Bridget Riley, Rebecca Parker, Elizabeth Peyton Three London Shows – Edward Lucie-Smith

Bridget-riley

Two exhibitions of modest size – Bridget Riley at Lindsey Ingram, and Rebecca Parker at Huxley-Parlour – both at the very centre of the West End art district. They have one thing in common: the fact both artists are female. Plus real divergences, which symbolise the lack of any real direction in British art right now.

Bridget Riley’s work resonates with ideas about what the universe we live in is like – ELS

The Riley show consists mostly of black-and-whites from the 1960s – that is, just from the time when she first made her impact of the British art world, and indeed on the art world in general. There are also a few more works, from slightly later in the same decade, in shades of blue-grey. They are all prints, from small editions. What they demonstrate is the extremely sophisticated was in which Riley deployed the Op Art idiom she had found for herself. They are all very strictly abstract, though the compositions often suggest vertiginous motion. For example, one print, Untitled (based on Blaze), presents the eye with a whirling vortex, so violent that, having looked you have to look away, for fear of being drawn into its threatening core.

In this context, the fragments of classical sculpture scattered here and there in the exhibition seem a little beside the point Better to compare these prints to Damien Hirst’s Mandalas, on view in another London gallery, not far away from this one.

At a time when purely abstract art is increasingly under siege, frequently seen not, as it once was, as a statement about the future of the visual arts but as something that has reached a dead-end, these challenge ideas about abstraction’s irrelevance. They resonate with ideas about what the universe we live in is like – ideas that become more relevant as our knowledge about the cosmos advances.

Rebecca Harper: Concrete Shadows Huxley-Parlour Gallery
Rebecca Harper: Concrete Shadows Huxley-Parlour Gallery

Rebecca Parker’s show, large figurative paintings jammed into a small basement space at Huxley-Parkour in Swallow Street, symbolises the generation gap in current British art, though this is not a comment that I mean in any way unkindly. Bridget Riley is now in her eighties, Huxley was born in 1989. She is, like Riley, British, and received her artistic education here in Britain. She has received a couple of prestigious awards, including a residency in Tuscany.

The galley handout gives a good idea of what her paintings are about: ‘The five works to be exhibited explore ideas of transience, displacement and nostalgia. Harper is interested in how we interact with the world around us, specifically connected to the ideas of displacement and alienation.[They] explore ideas of transience, displacement and nostalgia. Harper is interested in how we interact with the world around us, specifically connected to the ideas of displacement and alienation.’

In other words, if Riley’s compositions sometimes set you adrift in one way, these do so in quite another. It’s lack of anchorage in social relationships that they explore, not lack of anchorage in an infinitely expanding universe. In these more limited terms, they do a good job.

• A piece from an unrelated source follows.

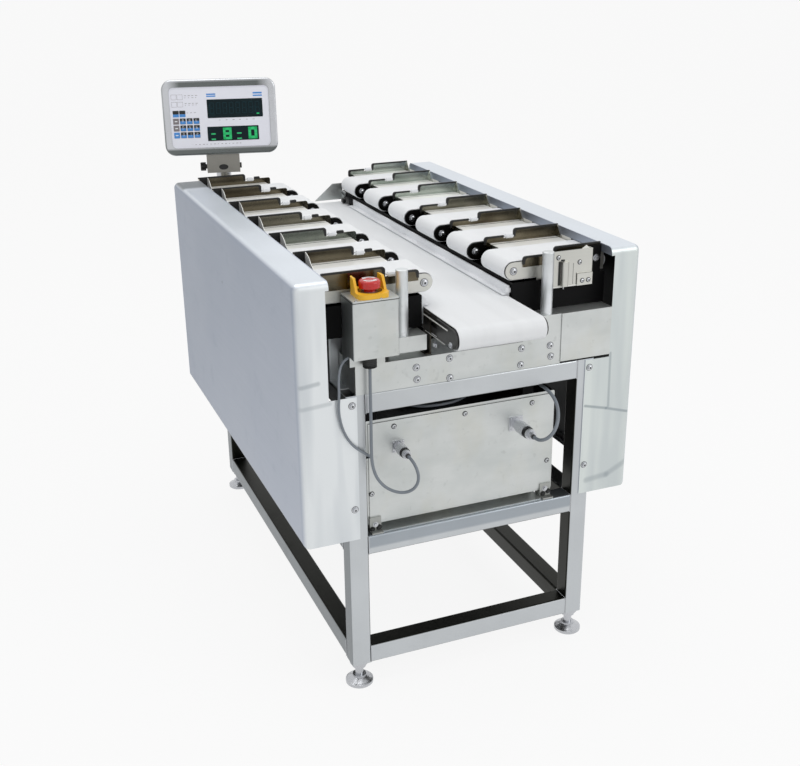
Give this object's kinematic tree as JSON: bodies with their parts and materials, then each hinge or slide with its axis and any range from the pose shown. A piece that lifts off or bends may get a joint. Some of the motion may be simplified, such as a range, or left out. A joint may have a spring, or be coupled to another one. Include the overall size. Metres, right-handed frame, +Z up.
{
  "type": "belt combination weigher",
  "caption": "Floor-standing weigher with two rows of short weigh belts feeding a central take-away belt, on a tube frame with indicator and stop button.",
  "frame": {"origin": "floor level, middle of the overall box in x and y", "axes": "+X to the right seen from the front, +Y to the rear along the take-away belt, +Z up"},
  "size_m": [0.7132, 1.2532, 1.1076],
  "materials": {
    "frame_steel": "brushed stainless tube",
    "cover_steel": "fine brushed stainless sheet",
    "guide_steel": "polished stainless sheet",
    "beam_steel": "brushed stainless sheet",
    "machined_steel": "turned stainless",
    "dark_plate": "satin black",
    "box_steel": "fine brushed stainless sheet",
    "connector_black": "moulded black",
    "belt_white": "white food belt",
    "rail_white": "white sliding plastic",
    "roller_steel": "turned",
    "tray_black": "black sheet",
    "guard_yellow": "moulded yellow",
    "button_red": "moulded red",
    "stop_grey": "moulded light grey",
    "housing_steel": "pressed stainless",
    "panel_film": "printed key film",
    "knob_black": "moulded black",
    "cable_grey": "cable jacket"
  },
  "bodies": {
    "machine": {"frame_legs": "frame_steel", "bottom_rails": "frame_steel", "mid_rails": "frame_steel", "top_rails": "frame_steel", "levelling_feet": "machined_steel", "right_cover": "cover_steel", "left_cover": "cover_steel", "front_beam": "beam_steel", "rear_beam": "beam_steel", "front_right_plate": "beam_steel", "left_post_block": "beam_steel", "right_post_block": "machined_steel", "left_post": "machined_steel", "right_post": "machined_steel", "stop_box": "beam_steel", "stop_guard": "guard_yellow", "stop_collar": "stop_grey", "stop_gland": "connector_black", "electrical_box": "box_steel", "box_brackets": "beam_steel", "box_connectors": "machined_steel", "box_shelf": "beam_steel", "stop_cable": "cable_grey", "right_cable": "cable_grey", "conveyor_belt": "belt_white", "conveyor_rollers": "roller_steel", "conveyor_side_right": "dark_plate", "conveyor_side_left": "dark_plate", "conveyor_bed": "beam_steel", "conveyor_rails": "rail_white", "conveyor_feet": "beam_steel", "rear_deflector": "beam_steel", "tray_supports": "dark_plate", "drive_cover": "beam_steel", "drive_side_panel": "dark_plate", "indicator_pole": "machined_steel", "pole_brackets": "beam_steel", "right_weigh_belts": "belt_white", "right_head_plates": "machined_steel", "right_head_rollers": "roller_steel", "right_head_beds": "dark_plate", "right_head_mounts": "dark_plate", "right_guides": "guide_steel", "right_tray": "tray_black", "left_weigh_belts": "belt_white", "left_head_plates": "machined_steel", "left_head_rollers": "roller_steel", "left_head_beds": "dark_plate", "left_head_mounts": "dark_plate", "left_guides": "guide_steel", "left_tray": "tray_black"},
    "indicator": {"indicator_housing": "housing_steel", "indicator_panel": "panel_film", "indicator_bracket": "housing_steel", "indicator_knob": "knob_black"},
    "stop_button": {"stop_button": "button_red"}
  },
  "joints": [
    {"name": "indicator_tilt", "type": "hinge", "parent": "machine", "child": "indicator", "pos_m": [-0.2087, 0.57538, 0.884], "axis": [0.9781, -0.2079, 0], "range_deg": [-12, 12]},
    {"name": "stop_press", "type": "slide", "parent": "machine", "child": "stop_button", "axis": [0, 0, -1], "range_m": [0, 0.004], "stiffness_N_per_m": 1500}
  ]
}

What they do, however, symbolise for me is the lack of stylistic anchorage in a great deal of the art being made now. In terms of the actual language of representation – how, for example, the human figures within them are represented, they might have been made at almost any time in the last forty or fifty years. What is shown in interesting, but the visual language is not new. Given the current situation in the visual arts, maybe I am asking for too much when I say that.

Elizabeth Peyton

Elizabeth Peyton show Aire and Angels – NPG

The NPG has returned, more or less, to its traditional mission with its Elizabeth Peyton show Aire and Angels. The show spreads outward, with a series of additional displays within the primary collection. For example, “contemporary figures including David Hockney and Kurt Cobain will be displayed alongside figures such as Queen Elizabeth I in the Tudor galleries.” All very well meant, I’m sure. There’s also another kind of bow to history, with portraits ‘after’ Michelangelo, Delacroix and Burne-Jones. Plus, in the main exhibition, a contemporary likeness by an Unknown English Artist of John Donne. The contrast between this brooding, shadowy likeness of the poet, who seems to be receding back into his own time as one gazes at him, and the contemporary images around him, certainly makes one think.

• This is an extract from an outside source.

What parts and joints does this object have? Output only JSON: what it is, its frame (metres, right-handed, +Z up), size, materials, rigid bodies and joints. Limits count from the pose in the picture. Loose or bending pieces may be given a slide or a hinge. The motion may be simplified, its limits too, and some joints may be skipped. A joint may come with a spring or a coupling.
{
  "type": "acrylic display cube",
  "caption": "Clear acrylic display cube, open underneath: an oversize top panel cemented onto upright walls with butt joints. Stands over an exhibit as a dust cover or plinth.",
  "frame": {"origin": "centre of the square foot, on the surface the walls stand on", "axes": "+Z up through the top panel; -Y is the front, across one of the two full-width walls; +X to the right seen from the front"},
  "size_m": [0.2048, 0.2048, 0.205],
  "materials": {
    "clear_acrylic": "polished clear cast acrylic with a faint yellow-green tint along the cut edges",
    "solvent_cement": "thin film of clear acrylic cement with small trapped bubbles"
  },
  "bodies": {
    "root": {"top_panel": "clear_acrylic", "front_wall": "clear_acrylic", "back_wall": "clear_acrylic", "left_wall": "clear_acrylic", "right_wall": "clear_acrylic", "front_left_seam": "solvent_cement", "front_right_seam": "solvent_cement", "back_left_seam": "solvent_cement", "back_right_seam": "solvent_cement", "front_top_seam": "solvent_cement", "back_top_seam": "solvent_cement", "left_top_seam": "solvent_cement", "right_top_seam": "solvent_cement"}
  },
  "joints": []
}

There are two situations here. One is that contemporary – of their own time and place – portraits of the great dead tell one not only about qhat they looked like but also about how their contemporaries reacted to them. This is often true even if the portrait itself is not very good, regarded merely as art. Posthumous likenesses made a long time after the sitters are dead, are a somewhat different matter from these, even if the artist who makes them has lifetime images to help. Many later likenesses are the equivalents of religious icons, resonant with the legends that surround the personality portrayed. Though maybe a bit closer to the real appearance of their subjects than all those devotional images of Christ.

The other situation is this: that the artist who makes portraits today, cannot – even when he or she is making portraits of his or her contemporaries – escape from the insidious effects, both of contemporary ways of seeing and also of contemporary technology. If one looks, for example, at Elizabeth Peyton’s portrait of a youthful Napoleon Bonaparte, which happens to be placed side-by-side in an NG press release with her equally youthful image of Liam Gallagher, one immediately notes contrasting details, which in turn signal different approaches to the act of making a portrait. The image of Napoleon is presented in monochrome on a deliberately aged and ragged sheet of paper. It shows the whole of the subject’s head. Given that this is the work of a contemporary artist, we know from these hints that we are being asked to look at historical fiction.

The portrait of Gallagher is quite different in atmosphere. In full colour, it is cropped at the top of the head. This kind of cropping, in portrait images, is distinctively photographic. It signals that the viewer is being presented with a ‘slice of life’ – unedited and raw. It also indicates that the artist concerned has had an immediate confrontation with the sitter. Though this, of course, maybe a fiction, mediated by the use of a photograph. At any rate, we know, when we look at images of this sort, that they are from our own time, typical products of our own epoch.

While this is undoubtedly an entertaining show, with much to look at and think about, it also tends to signal that portraiture, painted or drawn, is now at crisis point. If we look at the past, there are many convincing images that have come down to us, which portray individuals who lived in that past, often in ways that seem to offer not only accurate information concerning what they looked like but also about their inner existences. In contemporary art, this skill seems to have fallen away. It has been replaced, at least in part, by photography, which not only gives a more reliably accurate record of human appearances, but also – dare one say it? – of the personality the camera records.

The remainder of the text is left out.